Dans les travaux préparatoires de la «loi bébés-papiers», le législateur parle de phénomène en recrudescence. Ni la police ni les cours et tribunaux ne peuvent pourtant produire de chiffres probants.

«Les chiffres sur le nombre d’enquêtes menées, qui sont repris dans les médias, sont plutôt représentatifs de l’ampleur des contrôles et de la suspicion généralisée», poursuit Axel Winkel. De son côté, Thomas Evrard, juriste à l’ADDE, déplore: «On mobilise un personnel considérable et on dépense des coûts inimaginables pour ne finalement détecter que quelques cas vraiment frauduleux.»

Une situation que confirme Anna Duron: «Un inspecteur de police m’a dit que, dans plusieurs communes de Bruxelles, à partir du moment où deux non-Belges (et surtout s’il y a un Noir dans l’histoire) demandent une cohabitation légale, elles lancent une enquête. Et la police en a ras le bol, car, dans la plupart des cas, il n’y a pas de problème.
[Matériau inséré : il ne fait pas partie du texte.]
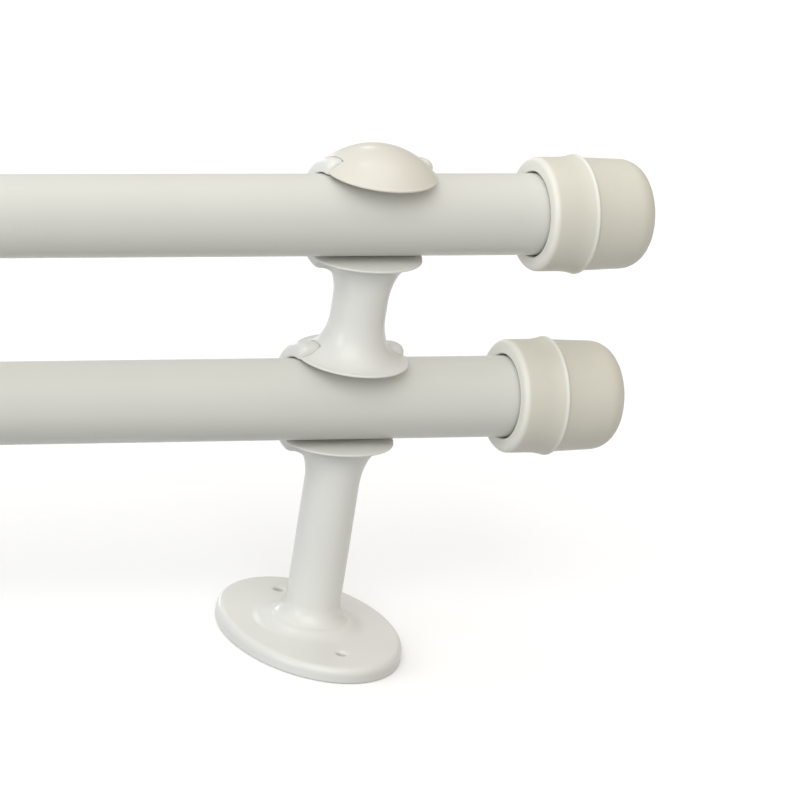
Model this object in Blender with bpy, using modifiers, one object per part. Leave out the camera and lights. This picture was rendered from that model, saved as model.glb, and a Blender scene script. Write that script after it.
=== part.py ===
"""Double curtain rod on two post brackets.

Two parallel round tubes run along X.  Each bracket is a post that stands on an
oval foot plate: its trumpet top carries a half-round cradle for the lower rod,
an extension arm on that cradle carries the upper one, and a domed cap closes
the post.  The cradles are open towards -Y.  Every rod end has a moulded cap
that a ribbed plug holds in the tube.

Units are metres, +Z runs up along the posts, and the origin is the middle of
the ground plane that both foot plates stand on.
"""

import math

import bmesh
import bpy
from mathutils import Matrix

# ---- driving dimensions ---------------------------------------------------
MM = 0.001
GAP = 0.3 * MM                      # clearance that every touching pair keeps

BRACKET_SPACING = 800 * MM          # between the two post axes
ROD_LENGTH = 980 * MM
ROD_RADIUS = 14.25 * MM
ROD_WALL = 1.25 * MM
LOWER_ROD_Z = 90.0 * MM
ROD_SPACING = 68.3 * MM             # lower rod axis to upper rod axis

PLATE_HALF_X = 31.0 * MM
PLATE_HALF_Y = 42.1 * MM
PLATE_THICKNESS = 6.0 * MM
PLATE_EDGE_ROUND = 1.9 * MM
WALL_HOLE_OFFSET = 28.5 * MM        # from the post axis, along Y
WALL_HOLE_RADIUS = 1.75 * MM
WALL_HOLE_SINK_RADIUS = 2.6 * MM
WALL_HOLE_SINK_DEPTH = 0.8 * MM

POST_RADIUS = 9.65 * MM
FOOT_RADIUS = 13.0 * MM             # where the post flares into the plate
FOOT_FLARE_HEIGHT = 9.0 * MM
TRUMPET_RADIUS = 20.15 * MM
TRUMPET_FLARE_HEIGHT = 15.0 * MM
TRUMPET_LIP = 0.9 * MM              # thickness of a trumpet's rim
LIP_ROUND = 0.4 * MM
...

Ça devient infernal, car les policiers ont autre chose à faire… C’est une vraie perte de temps.»

Nicha Mbuli, juriste au MRAX, conclut amèrement: «Il y a sûrement une personne sur 100 qui a vraiment voulu détourner la loi, mais, à cause de cette personne, les autres sont en train de pâtir d’une politique qui les dénigre et les pointe du doigt.»